# start of Given data

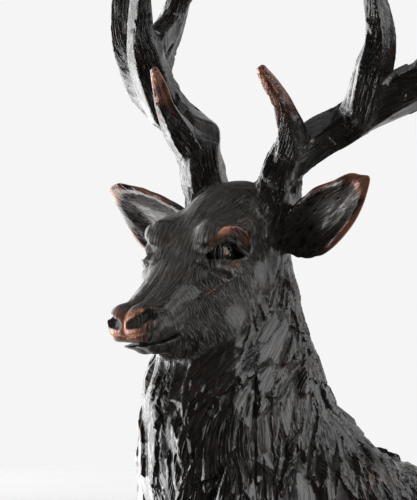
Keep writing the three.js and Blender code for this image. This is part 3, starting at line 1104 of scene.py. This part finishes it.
def floor_disc(studio):
    """A pale plain floor whose rim melts into the backdrop."""
    radius = studio.floor_radius
    turns = [2 * math.pi * k / FLOOR_CORNERS for k in range(FLOOR_CORNERS)]
    points = [(radius * math.cos(turn), radius * math.sin(turn), 0.0) for turn in turns]
    mesh = bpy.data.meshes.new("floor")
    mesh.from_pydata(points, [], [range(FLOOR_CORNERS)])
    floor = new_object("floor", mesh)
    material = bpy.data.materials.new("matt_painted_board")
    add = cleared(material)
    place = add("TexCoord", output="Object")
    away = add("VectorMath", (place,), output="Value", operation="LENGTH")
    fade = add("MapRange", (away, radius * 0.45, radius), interpolation_type="SMOOTHSTEP")
    surface = {
        "Base Color": [*studio.backdrop, 1],
        "Roughness": 0.8,
        "Specular IOR Level": 0.2,
        "Emission Color": [*studio.backdrop, 1],
        "Emission Strength": studio.floor_glow,
    }
    paint = add("BsdfPrincipled", surface)
    both = add("MixShader", (fade, paint, add("BsdfTransparent")))
    add("OutputMaterial", (both,))
    mesh.materials.append(material)
    # The gloss of the casting doesn't mirror the floor, as when black card lies round its foot.
    floor.visible_glossy = False
    return floor


# ---- Settings ----


def colour_setting(name, description, value):
    value = linear(value)[:3]
    return bpy.props.FloatVectorProperty(
        name=name, description=description, default=value, size=3, min=0, max=1, subtype="COLOR"
    )


def number_setting(name, description, value, **more):
    return bpy.props.FloatProperty(name=name, description=description, default=value, **more)


def share_setting(name, description, value):
    return number_setting(name, description, value, min=0, max=1, subtype="FACTOR")


CREASE = math.radians(38)


class StagForm(bpy.types.PropertyGroup):
    """Sizes of the casting."""

    clay_step: number_setting("Clay step", "Grid step of the modelled form", 0.00075, unit="LENGTH")
    carving: number_setting("Carving", "Depth of the carving as a share of the usual depth", 1.0, min=0)
    crease: number_setting("Crease", "Faces at a larger angle keep an edge", CREASE, unit="ROTATION")
    triangles: bpy.props.IntProperty(
        name="Triangles", description="Most triangles in the finished skin", default=194000, min=1000
    )


class StagFinish(bpy.types.PropertyGroup):
    """Colours and wear of the patina."""

    black: colour_setting("Black", "Blackened body of the patina", "#080706")
    brown: colour_setting("Brown", "Thinner brown body of the patina", "#1d1612")
    # The left ear takes more of this dry patina than the right, as painted shade.
    dry_brown: colour_setting("Dry brown", "Matt patina of the nose, brow and ears", "#33271b")
    # Partly painted sheen: the pale crests stand in for glints of light along the fine lines.
    worn_black_and_sheen: colour_setting("Worn black", "Patina along the crests of the tool lines", "#757069")
    copper_light: colour_setting("Light copper", "Metal where it is rubbed most", "#d49a7c")
    copper_dark: colour_setting("Dark copper", "Metal where some patina is left", "#6c3020")
    edge_wear: share_setting("Edge wear", "Share of copper on the sharpest ridges", 0.5)
    gloss_roughness: share_setting("Waxed roughness", "Roughness of the waxed mane and antlers", 0.17)
    face_roughness: share_setting("Face roughness", "Roughness of the less polished face", 0.4)
    # Partly painted sheen: how much the crests stand in for glints of light along the fine lines.
    stroke_wear_and_sheen: share_setting("Stroke wear", "How much paler the tool lines' crests are", 0.75)
    stroke_depth: number_setting(
        "Stroke depth", "Depth of the finest tool strokes", 0.0005, min=0, unit="LENGTH"
    )


class StagStudio(bpy.types.PropertyGroup):
    """Floor, backdrop and lights."""

    backdrop: colour_setting("Backdrop", "Colour of the floor and the backdrop", "#f5f5f5")
    floor_radius: number_setting("Floor radius", "Reach of the floor", 0.65, min=0.2, unit="LENGTH")
    floor_glow: number_setting("Floor glow", "Light that the floor gives of itself", 0.43, min=0)
    front: number_setting("Front light", "Brightness of the room in front of the stag", 0.04, min=0)
    back: number_setting("Back light", "Brightness of the room behind the stag", 0.55, min=0)
    key: number_setting("Key light", "Power of the large softbox on the left", 12.6, unit="POWER")
    fill: number_setting("Fill light", "Power of the softbox in front on the right", 4.1, unit="POWER")
    wing: number_setting("Wing light", "Power of the softbox behind on the left", 7.6, unit="POWER")
    rim: number_setting("Rim light", "Power of the softbox on the right", 1.4, unit="POWER")
    top: number_setting("Top light", "Power of the softbox over the stag", 1.2, unit="POWER")


# ---- Operators ----


class STAG_OT_casting(bpy.types.Operator):
    """Sculpt the stag's bust, carve its coat and give it the waxed patina"""

    bl_idname = "stag.casting"
    bl_label = "Casting"

    def execute(self, context):
        form, finish = context.scene.stag_form, context.scene.stag_finish
        step = form.clay_step / MM * 1
        piece = skin_piece("stag_casting", step, form.carving, form.triangles)
        mark(piece)
        piece.data.materials.append(patinated_iron(finish))
        piece.data.shade_smooth()
        piece.data.set_sharp_from_angle(angle=form.crease)
        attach(piece, "root")
        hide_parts(NODE)
        return {"FINISHED"}


class STAG_OT_studio(bpy.types.Operator):
    """Set the floor, the backdrop, the soft lights and the camera"""

    bl_idname = "stag.studio"
    bl_label = "Studio"

    def execute(self, context):
        studio = context.scene.stag_studio
        context.scene.view_settings.view_transform = "Standard"
        studio_world(studio)
        floor_disc(studio)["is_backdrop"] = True
        for name, box in SOFTBOXES.items():
            softbox(name, *box, getattr(studio, name))
        camera = bpy.data.cameras.new("camera")
        camera.sensor_width = SENSOR
        camera.lens = SENSOR * CAMERA_AWAY / PICTURE_HEIGHT
        camera.clip_end = 100
        context.scene.camera = aimed("camera", camera, AIM + TOWARDS * CAMERA_AWAY, AIM)
        return {"FINISHED"}


class STAG_PT_panel(bpy.types.Panel):
    """The stag's sizes, colours and studio"""

    bl_label = "Stag Bust"
    bl_space_type = "VIEW_3D"
    bl_region_type = "UI"
    bl_category = "Stag"

    def draw(self, context):
        layout = self.layout
        for place, group in GROUPS.items():
            box = layout.box()
            for name in group.__annotations__:
                box.prop(getattr(context.scene, place), name)
        for operator in (STAG_OT_casting, STAG_OT_studio):
            layout.operator(operator.bl_idname)


GROUPS = {"stag_form": StagForm, "stag_finish": StagFinish, "stag_studio": StagStudio}
CLASSES = (*GROUPS.values(), STAG_OT_casting, STAG_OT_studio, STAG_PT_panel)


def register():
    for item in CLASSES:
        bpy.utils.register_class(item)
    for name, group in GROUPS.items():
        setattr(bpy.types.Scene, name, bpy.props.PointerProperty(type=group))


def unregister():
    for name in GROUPS:
        delattr(bpy.types.Scene, name)
    for item in reversed(CLASSES):
        bpy.utils.unregister_class(item)


def main():
    register()
    bpy.ops.stag.studio()
    bpy.ops.stag.casting()


if __name__ == "__main__":
    main()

# end of Given data

## [The task]
Return the listing above word for word.

## [Exercise solution]
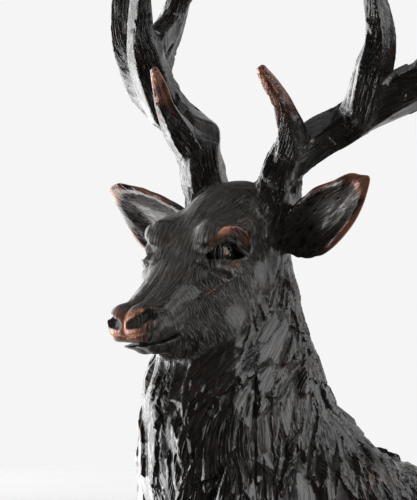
Keep writing the three.js and Blender code for this image. This is part 3, starting at line 1104 of scene.py. This part finishes it.
def floor_disc(studio):
    """A pale plain floor whose rim melts into the backdrop."""
    radius = studio.floor_radius
    turns = [2 * math.pi * k / FLOOR_CORNERS for k in range(FLOOR_CORNERS)]
    points = [(radius * math.cos(turn), radius * math.sin(turn), 0.0) for turn in turns]
    mesh = bpy.data.meshes.new("floor")
    mesh.from_pydata(points, [], [range(FLOOR_CORNERS)])
    floor = new_object("floor", mesh)
    material = bpy.data.materials.new("matt_painted_board")
    add = cleared(material)
    place = add("TexCoord", output="Object")
    away = add("VectorMath", (place,), output="Value", operation="LENGTH")
    fade = add("MapRange", (away, radius * 0.45, radius), interpolation_type="SMOOTHSTEP")
    surface = {
        "Base Color": [*studio.backdrop, 1],
        "Roughness": 0.8,
        "Specular IOR Level": 0.2,
        "Emission Color": [*studio.backdrop, 1],
        "Emission Strength": studio.floor_glow,
    }
    paint = add("BsdfPrincipled", surface)
    both = add("MixShader", (fade, paint, add("BsdfTransparent")))
    add("OutputMaterial", (both,))
    mesh.materials.append(material)
    # The gloss of the casting doesn't mirror the floor, as when black card lies round its foot.
    floor.visible_glossy = False
    return floor


# ---- Settings ----


def colour_setting(name, description, value):
    value = linear(value)[:3]
    return bpy.props.FloatVectorProperty(
        name=name, description=description, default=value, size=3, min=0, max=1, subtype="COLOR"
    )


def number_setting(name, description, value, **more):
    return bpy.props.FloatProperty(name=name, description=description, default=value, **more)


def share_setting(name, description, value):
    return number_setting(name, description, value, min=0, max=1, subtype="FACTOR")


CREASE = math.radians(38)


class StagForm(bpy.types.PropertyGroup):
    """Sizes of the casting."""

    clay_step: number_setting("Clay step", "Grid step of the modelled form", 0.00075, unit="LENGTH")
    carving: number_setting("Carving", "Depth of the carving as a share of the usual depth", 1.0, min=0)
    crease: number_setting("Crease", "Faces at a larger angle keep an edge", CREASE, unit="ROTATION")
    triangles: bpy.props.IntProperty(
        name="Triangles", description="Most triangles in the finished skin", default=194000, min=1000
    )


class StagFinish(bpy.types.PropertyGroup):
    """Colours and wear of the patina."""

    black: colour_setting("Black", "Blackened body of the patina", "#080706")
    brown: colour_setting("Brown", "Thinner brown body of the patina", "#1d1612")
    # The left ear takes more of this dry patina than the right, as painted shade.
    dry_brown: colour_setting("Dry brown", "Matt patina of the nose, brow and ears", "#33271b")
    # Partly painted sheen: the pale crests stand in for glints of light along the fine lines.
    worn_black_and_sheen: colour_setting("Worn black", "Patina along the crests of the tool lines", "#757069")
    copper_light: colour_setting("Light copper", "Metal where it is rubbed most", "#d49a7c")
    copper_dark: colour_setting("Dark copper", "Metal where some patina is left", "#6c3020")
    edge_wear: share_setting("Edge wear", "Share of copper on the sharpest ridges", 0.5)
    gloss_roughness: share_setting("Waxed roughness", "Roughness of the waxed mane and antlers", 0.17)
    face_roughness: share_setting("Face roughness", "Roughness of the less polished face", 0.4)
    # Partly painted sheen: how much the crests stand in for glints of light along the fine lines.
    stroke_wear_and_sheen: share_setting("Stroke wear", "How much paler the tool lines' crests are", 0.75)
    stroke_depth: number_setting(
        "Stroke depth", "Depth of the finest tool strokes", 0.0005, min=0, unit="LENGTH"
    )


class StagStudio(bpy.types.PropertyGroup):
    """Floor, backdrop and lights."""

    backdrop: colour_setting("Backdrop", "Colour of the floor and the backdrop", "#f5f5f5")
    floor_radius: number_setting("Floor radius", "Reach of the floor", 0.65, min=0.2, unit="LENGTH")
    floor_glow: number_setting("Floor glow", "Light that the floor gives of itself", 0.43, min=0)
    front: number_setting("Front light", "Brightness of the room in front of the stag", 0.04, min=0)
    back: number_setting("Back light", "Brightness of the room behind the stag", 0.55, min=0)
    key: number_setting("Key light", "Power of the large softbox on the left", 12.6, unit="POWER")
    fill: number_setting("Fill light", "Power of the softbox in front on the right", 4.1, unit="POWER")
    wing: number_setting("Wing light", "Power of the softbox behind on the left", 7.6, unit="POWER")
    rim: number_setting("Rim light", "Power of the softbox on the right", 1.4, unit="POWER")
    top: number_setting("Top light", "Power of the softbox over the stag", 1.2, unit="POWER")


# ---- Operators ----


class STAG_OT_casting(bpy.types.Operator):
    """Sculpt the stag's bust, carve its coat and give it the waxed patina"""

    bl_idname = "stag.casting"
    bl_label = "Casting"

    def execute(self, context):
        form, finish = context.scene.stag_form, context.scene.stag_finish
        step = form.clay_step / MM * 1
        piece = skin_piece("stag_casting", step, form.carving, form.triangles)
        mark(piece)
        piece.data.materials.append(patinated_iron(finish))
        piece.data.shade_smooth()
        piece.data.set_sharp_from_angle(angle=form.crease)
        attach(piece, "root")
        hide_parts(NODE)
        return {"FINISHED"}


class STAG_OT_studio(bpy.types.Operator):
    """Set the floor, the backdrop, the soft lights and the camera"""

    bl_idname = "stag.studio"
    bl_label = "Studio"

    def execute(self, context):
        studio = context.scene.stag_studio
        context.scene.view_settings.view_transform = "Standard"
        studio_world(studio)
        floor_disc(studio)["is_backdrop"] = True
        for name, box in SOFTBOXES.items():
            softbox(name, *box, getattr(studio, name))
        camera = bpy.data.cameras.new("camera")
        camera.sensor_width = SENSOR
        camera.lens = SENSOR * CAMERA_AWAY / PICTURE_HEIGHT
        camera.clip_end = 100
        context.scene.camera = aimed("camera", camera, AIM + TOWARDS * CAMERA_AWAY, AIM)
        return {"FINISHED"}


class STAG_PT_panel(bpy.types.Panel):
    """The stag's sizes, colours and studio"""

    bl_label = "Stag Bust"
    bl_space_type = "VIEW_3D"
    bl_region_type = "UI"
    bl_category = "Stag"

    def draw(self, context):
        layout = self.layout
        for place, group in GROUPS.items():
            box = layout.box()
            for name in group.__annotations__:
                box.prop(getattr(context.scene, place), name)
        for operator in (STAG_OT_casting, STAG_OT_studio):
            layout.operator(operator.bl_idname)


GROUPS = {"stag_form": StagForm, "stag_finish": StagFinish, "stag_studio": StagStudio}
CLASSES = (*GROUPS.values(), STAG_OT_casting, STAG_OT_studio, STAG_PT_panel)


def register():
    for item in CLASSES:
        bpy.utils.register_class(item)
    for name, group in GROUPS.items():
        setattr(bpy.types.Scene, name, bpy.props.PointerProperty(type=group))


def unregister():
    for name in GROUPS:
        delattr(bpy.types.Scene, name)
    for item in reversed(CLASSES):
        bpy.utils.unregister_class(item)


def main():
    register()
    bpy.ops.stag.studio()
    bpy.ops.stag.casting()


if __name__ == "__main__":
    main()